7 Posted 04/05/2019 at 11:28:32
8 Posted 04/05/2019 at 11:34:04
I'm reading about the defensive relationship between our two centre-backs. Coleman has definitely improved and Gana has been excellent.
I suppose a stronger defence sends confidence through the rest of the team as Bernard and Richarlison are playing the football they're capable of. DCL has also got a good run.
Is there anything else? In particular, how has our ability to defend set-pieces suddenly improved?
9 Posted 04/05/2019 at 11:36:59
It will be interesting to see the line up against Spurs if Wolves beat Fulham.
10 Posted 04/05/2019 at 12:19:43
11 Posted 04/05/2019 at 12:32:11
12 Posted 04/05/2019 at 14:07:29
In the subsequent weeks we have seen a transformation in teamwork with a huge uplift in performances, results and belief. The terrible twenty minutes at Newcastle and the whole ninety at Fulham can now be regarded as blips in what has been a very positive run.
Why was this improvement not forthcoming earlier in the season? There were mitigating circumstances aside from Silva being new to the club and comparatively inexperienced in the Premier League. Five badly needed signings, Digne, Mina, Zouma, Gomes and Bernard landed in the few days before the season started. Apart from the fact two of them arrived injured there was no time to integrate the new players before the action commenced. A combination of the unforgiving fixture schedule, players away on international duty and the manager needing time to learn about the strengths and weaknesses of his players meant there was little opportunity to invest in the development of team play until that February break.
Another question is perhaps worth pondering? Where do supporters think we would be if the club had not made any signings last summer? It seems to me without Richarlison, Zouma, Digne, Bernard and to a slightly lesser extent Gomes we might well have been languishing in the lower reaches of the league, possibly haunted by the threat of relegation. All the players mentioned have made a significant contribution, by and large improving as the season has progressed.
13 Posted 04/05/2019 at 14:51:47
Brands has been talking up Silva as someone who "improves players." To that point, I saw in the presser Silva explaining he had been working with Gueye a lot on his overall game, eg, attacking, passing etc.

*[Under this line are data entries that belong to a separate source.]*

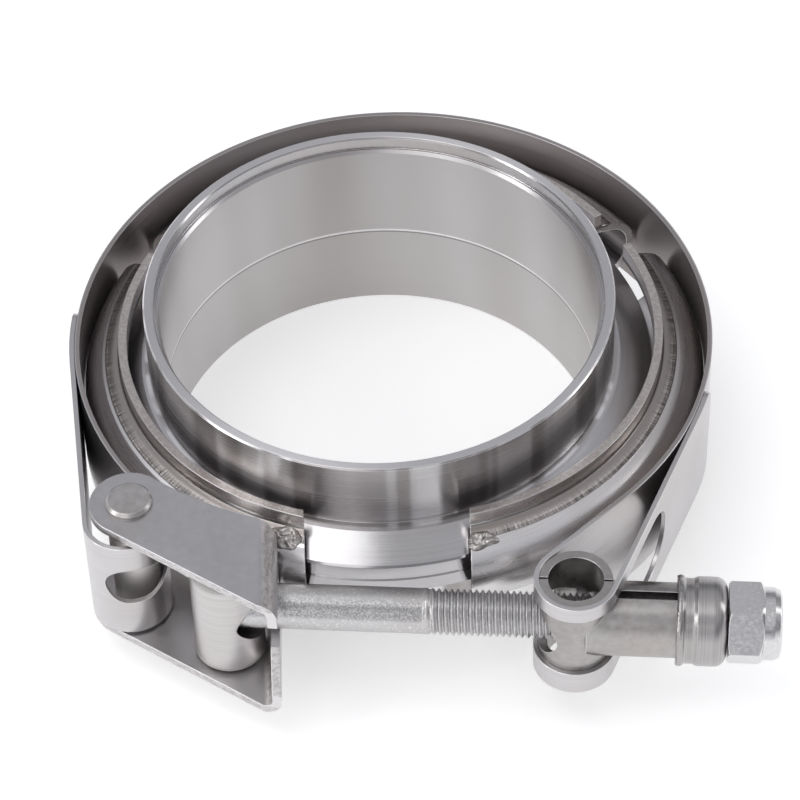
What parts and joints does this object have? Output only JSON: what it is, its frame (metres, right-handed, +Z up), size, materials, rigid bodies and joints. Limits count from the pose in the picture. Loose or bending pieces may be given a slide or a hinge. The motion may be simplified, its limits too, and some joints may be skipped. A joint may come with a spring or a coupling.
{
  "type": "v-band clamp with flange pair",
  "caption": "V-band clamp for an exhaust joint: a steel strap with V retainers around a male and female pipe flange pair, drawn shut by a swing-out T-bolt, latch hook and locknut.",
  "frame": {"origin": "on the flange bore's axis, at the joint face between the two flanges", "axes": "+Z up along the bore towards the female pipe end, +X towards the locknut's side, +Y away from the T-bolt; the clamp stands on its lower flange's pipe end"},
  "size_m": [0.122, 0.1256, 0.0408],
  "materials": {
    "strap": "satin rolled stainless strip, faintly brushed along its length",
    "retainer_left": "satin rolled stainless with coarse drawn lines",
    "retainer_right": "satin rolled stainless with coarse drawn lines",
    "retainer_back": "satin rolled stainless with coarse drawn lines",
    "upper_flange": "fine turned stainless, bright outside and satin in the bore",
    "lower_flange": "fine turned stainless, bright outside and satin in the bore",
    "hook_bracket": "flat satin stainless sheet with bright cut edges",
    "hook_pin": "turned stainless pin with riveted heads",
    "bolt_rod": "grainy plated steel with bright thread crests",
    "bolt_barrel": "fine turned steel",
    "trunnion_sleeve": "rolled stainless sheet, satin",
    "ferrule": "drawn stainless cup with a rough cut rim",
    "locknut": "bright plated steel with soft corners",
    "nut_insert": "plain nylon ring"
  },
  "bodies": {
    "band": {"strap": "strap", "retainer_left": "retainer_left", "retainer_right": "retainer_right", "retainer_back": "retainer_back", "upper_flange": "upper_flange", "lower_flange": "lower_flange"},
    "hook": {"hook_bracket": "hook_bracket", "hook_pin": "hook_pin"},
    "trunnion": {"trunnion_sleeve": "trunnion_sleeve", "ferrule": "ferrule"},
    "bolt": {"bolt_rod": "bolt_rod", "bolt_barrel": "bolt_barrel"},
    "nut": {"locknut": "locknut", "nut_insert": "nut_insert"}
  },
  "joints": [
    {"name": "hook_hinge", "type": "hinge", "parent": "band", "child": "hook", "pos_m": [-0.04346, -0.04089, 0], "axis": [0, 0, 1], "range_deg": [-0.4, 0.25]},
    {"name": "bolt_swing", "type": "hinge", "parent": "band", "child": "trunnion", "pos_m": [0.0316, -0.05875, 0], "axis": [0, 0, 1], "range_deg": [0, 24]},
    {"name": "bolt_draw", "type": "slide", "parent": "trunnion", "child": "bolt", "axis": [0.9961, -0.0879, 0], "range_m": [-0.00317, 0.00035]},
    {"name": "nut_turn", "type": "hinge", "parent": "trunnion", "child": "nut", "pos_m": [0.0316, -0.05875, 0.0008], "axis": [0.9961, -0.0879, 0], "range_deg": [-120, 1080]}
  ],
  "couplings": [
    {"joint": "nut_turn", "follows": "bolt_draw", "rad_per_m": -5936.8}
  ]
}
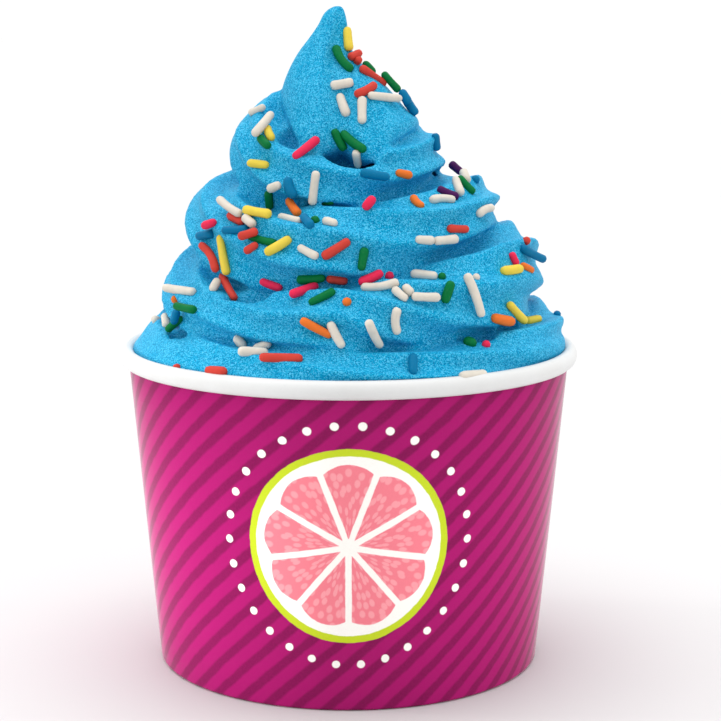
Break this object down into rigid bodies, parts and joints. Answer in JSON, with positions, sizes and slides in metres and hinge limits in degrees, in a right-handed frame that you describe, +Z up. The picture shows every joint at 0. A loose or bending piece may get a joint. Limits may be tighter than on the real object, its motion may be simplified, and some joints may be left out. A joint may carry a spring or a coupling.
{
  "type": "frozen yogurt cup",
  "caption": "Soft-serve frozen yogurt piped in a fluted coil with a bent peak, strewn with rod sprinkles, in a tapered paper cup with a rolled rim.",
  "frame": {"origin": "centre of the cup's foot ring, on the surface that it stands on", "axes": "+Z up the cup's axis, -Y towards the side that carries the round badge"},
  "size_m": [0.1, 0.1, 0.1419],
  "materials": {
    "printed_paper": "satin coated paper, magenta print with diagonal stripes, white rim",
    "plain_paper": "uncoated white board",
    "yogurt": "soft satin frozen yogurt, bright blue, with coloured sugar rods"
  },
  "bodies": {
    "root": {"cup_wall": "printed_paper", "cup_disc": "plain_paper", "yogurt": "yogurt"}
  },
  "joints": []
}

Sambou said also that he had trained with the first team and Silva would stop a whole session to give on-the-spot advice to a player as how to better deal with a situation. My thought is that if you bring in an old school bully boy type like Sam, you get an instant lift as he scares the beejesus out of people. Over time, people stop paying attention and slip back into poor habits.
With Silva, the process of teaching takes longer as it is about showing skills, and drilling players over and over until they do the right things without even thinking about it. On that note, I am hopeful with a good pre-season that we will improve exponentially next year as he has more and more time to do the one-on-one coaching.
14 Posted 04/05/2019 at 15:04:23
15 Posted 04/05/2019 at 15:33:23
Kieran #13, great point about the teaching process. That also aligns with John's point about Silva having had insufficient time for it over the first half of the season.
I'm convinced, based on what I've seen of Mina and Brands's record so far for great acquisitions, that Yerry will come every bit as good as the others. And there will be great need for him to do so, since I'm quite certain that Zouma is gone.
17 Posted 04/05/2019 at 20:36:03
Schneiderlin I wanted out asap but in the last couple of games hes been a star
Since Silva finally realised his game plan was shite and accepted he had to play to the players strengths he has to some extent redeemed himself
No matter what the cost we have to keep Gueye what a player. Without doubt in recent years Coleman, Cahill and Gueye have been steals
A good end to the season but so much disappointment in Silva
We can only hope a very early ditching and bringing in players to enable us a good preseason
As usual we ask ”what if”
18 Posted 06/05/2019 at 14:33:42
All the top wining managers right now are on-field coaches, Pep, Klopp etc.
They both took more than one season the get their messages embedded into the players and then their performances have come. They then built consistency on top of that ad squad depth.
There is a teaching and developing process going on and Silva is the man to bring a style of play that can make us great again. He says it is steps to get to where we need to go - top six, compete top 4 and then title push thereafter - but his style of play is to go for the jugular and he attacks at pace and presses high, which has taken the players time to get up to speed.
High press, defend tight, grab the ball with fast transition and use the width and triangle passing movement behind opposition full backs to turn opposition defences and create havoc, space and shooting opportunities.
Cannot wait for pre-season matches and see how new set of Brands signings can be blended into this squad.
19 Posted 06/05/2019 at 14:45:39
John @12, your last question is not allowed. It leads to uncomfortable conclusions, or should do.